By Jeremy Rappaport
In May and June of 2015, The Los Angeles Times published articles addressing the problem of crumbling sidewalk infrastructure within the City of Los Angeles. The articles focused on the challenges pedestrians face in this car-dominated city. After years of mounting complaints and lawsuits caused by defective, dangerous sidewalks, city officials are finally beginning to address the problems caused by trees that were planted within city parkways, medians and right of ways.
After decades of deferred maintenance, the City Council, the Mayor, and public work officials
are finally turning their attention toward addressing the problem, and trying to figure out how to juggle spending requirements resulting from legal settlements and sort out who is responsible for future sidewalk maintenance, as well as liability for future injuries caused by damaged sidewalks.
The first question, who is responsible for sidewalk repair and replacement caused by trees growing within city parkways and right of ways? California state law placed the burden of sidewalk repairs on adjacent property owners.
A majority of California cities adhere to the state policy, however not the City of Los Angeles, which 40 years ago opted for a policy that made the City responsible for repairing sidewalks damaged by tree roots in city parkways. Back in the 1970s, when federal funding was available for the work, Los Angeles opted to pay for tree-damaged sidewalks. When the federal funding was depleted, voters declined to support tax increases for the repair work, leading to the current massive backlog of damaged sidewalks.
Instead of removing invasive, surface rooting tree species and replacing damaged sidewalks, the city embarked on a less expensive program of temporary asphalt patches in an attempt to smooth over displaced, uneven sidewalks. The problems continue to mount, with over 19,000 sidewalk complaints within the past five years alone. Over 40 percent of the complaints have been ignored, with no repairs having been made, mainly due to inspections never being made or the sidewalks so severely damaged they require complete rebuilding.
The City is now proposing a policy to address the situation. Under the proposed policy, neighborhood sidewalks damaged by city parkway trees would be replaced at the city’s expense. However, after repairs are completed, responsibility for repair, maintenance and liability would be shifted upon the adjacent property owner.
The proposal has received mixed comments from residential and commercial property owners. Businesses already pay taxes they assume local government should be using for infrastructure repairs. Additionally, requiring businesses to pay for repairs would harm retailers, especially in districts lined with problematic trees. Many commercial property owners would be forced to pass on the expense to the small business owners that rent the property.
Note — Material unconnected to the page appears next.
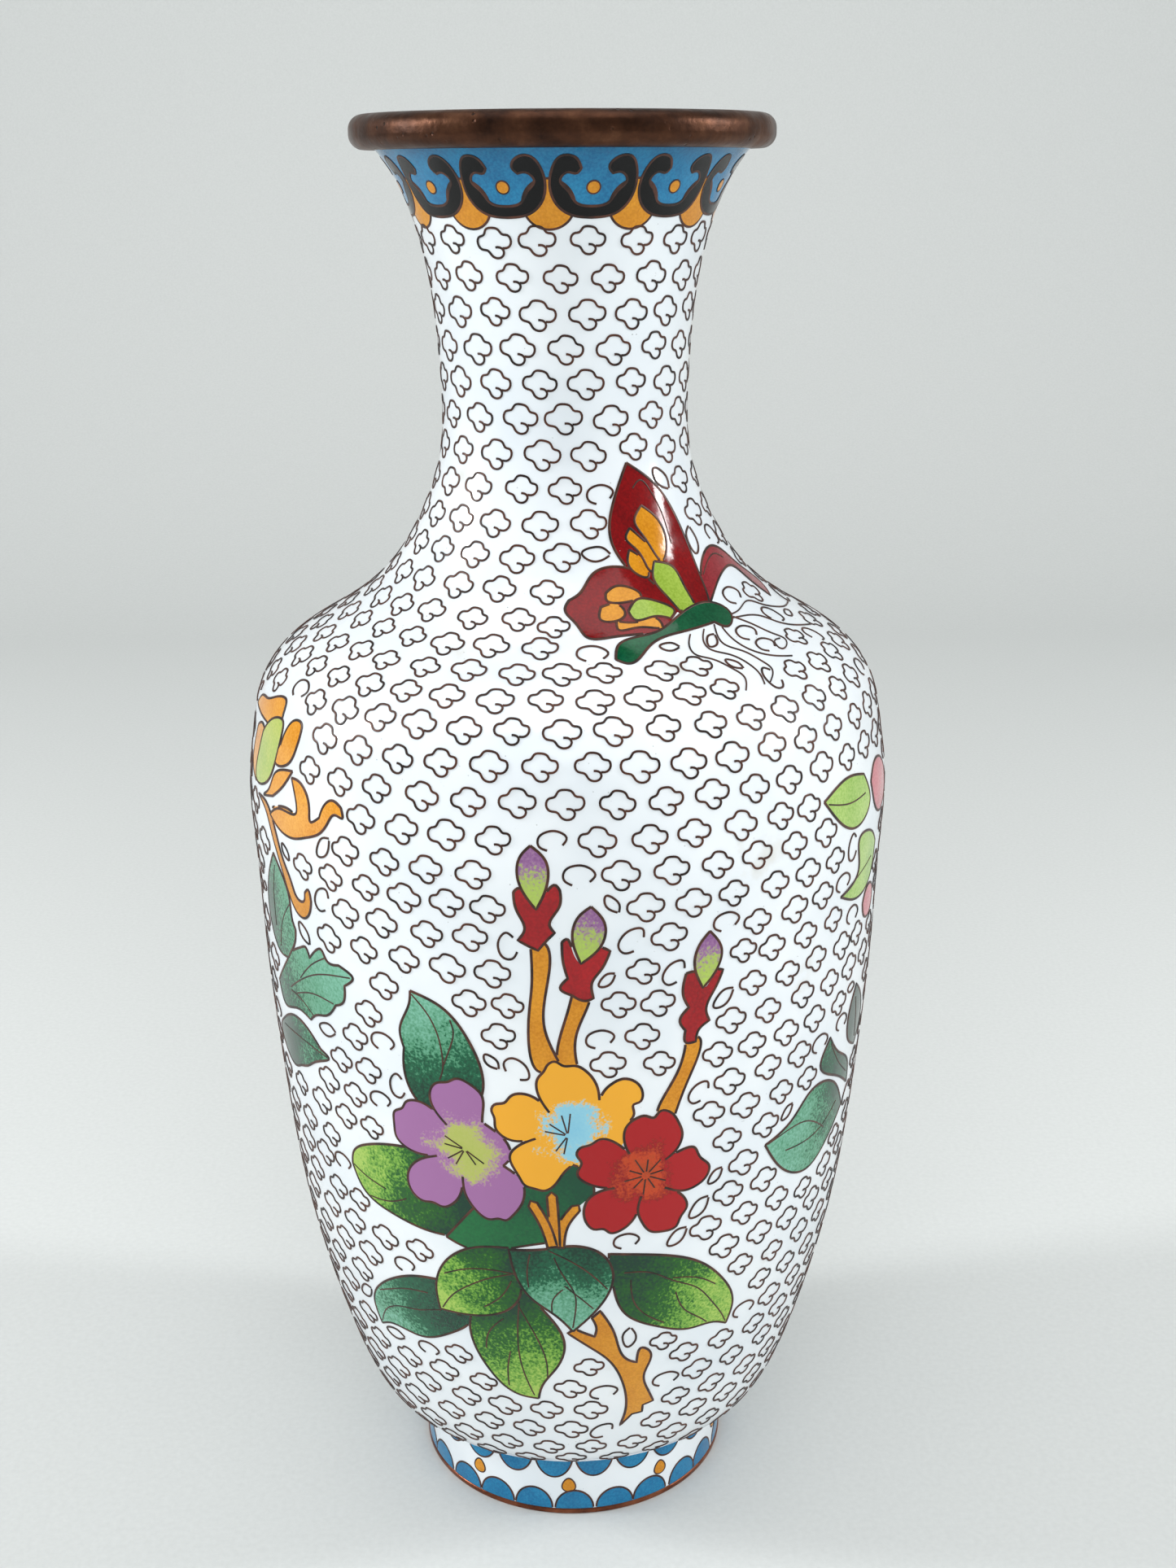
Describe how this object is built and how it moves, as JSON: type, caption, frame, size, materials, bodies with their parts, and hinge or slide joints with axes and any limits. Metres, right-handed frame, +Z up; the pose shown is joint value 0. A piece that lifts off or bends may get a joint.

Under the “fix and release” program, repairs would be made by the city, and then future responsibility for the sidewalks transferred to the homeowner. Some homeowners feel this would be an equitable solution to the current problem, other disagree, stating they would be saddled with big bills down the road, particularly if the city does not fix the “root” cause of the problem, that being tree roots or leaking utilities.
The city must grapple with both sides of a delicate issue, trying to preserve the benefits of large, picturesque trees providing neighborhood character while having to remove the same trees whose invasive roots have damaged infrastructure and would continue to do so if left in place.
To begin the process, the city acknowledged they do not really know how extensive the problem is. The city has no existing tree inventory of the tree and sidewalk condition. Without this information, it would be difficult for the city to measure progress as they attempt to implement any new sidewalk management policy.
Certified and registered consulting arborists consult with Southern California municipalities and private property owners involved in trip and fall litigation caused by tree root lifted and damaged sidewalks. Typically lifted and damaged sidewalks caused by tree roots are due to inappropriate tree selection. Species such as sycamore, Ficus, Eucalyptus and ash trees planted decades ago in restricted parkway planters were most often associated with damaged infrastructure.
Sidewalk repair or replacement without addressing the existing tree species ignores the problem. Passing on responsibility for future repairs and liability to adjacent property owners would be an unjust situation for taxpayers.
Large, surface rooting, invasive species should be closely examined for mitigation in conjunction with infrastructure replacement. Perhaps root pruning and root barriers might be an appropriate remediation that would protect future infrastructure while retaining large pre-existing species.
However, many species planted decades ago were and will always be inappropriate for confined parkways. Root pruning a large Ficus or Sycamore could easily de-stabilize the tree, resulting in a catastrophic failure. Who would be liable for a tree failure and resultant property damage, or worse, personal injury or death?
Citizens might have to accept they cannot have the best of both worlds, where large, invasive trees are retained for neighborhood character, sidewalks are repaired and the city remains responsible.
Over the decades, many newer street tree species have been developed that provide desirable growth characteristics while minimizing damaging invasive root systems and towering canopies that conflict with traffic and overhead utilities. Reasonable compromises can and should be made toward replacing older, inappropriate tree species with newer species that will provide community benefits while minimizing maintenance costs and damaged infrastructure.
Hopefully, the City of Los Angeles and other municipalities facing this problem elect to use certified and registered consulting arborist and horticulturists as they consider how to address their urban forest and infrastructure issues.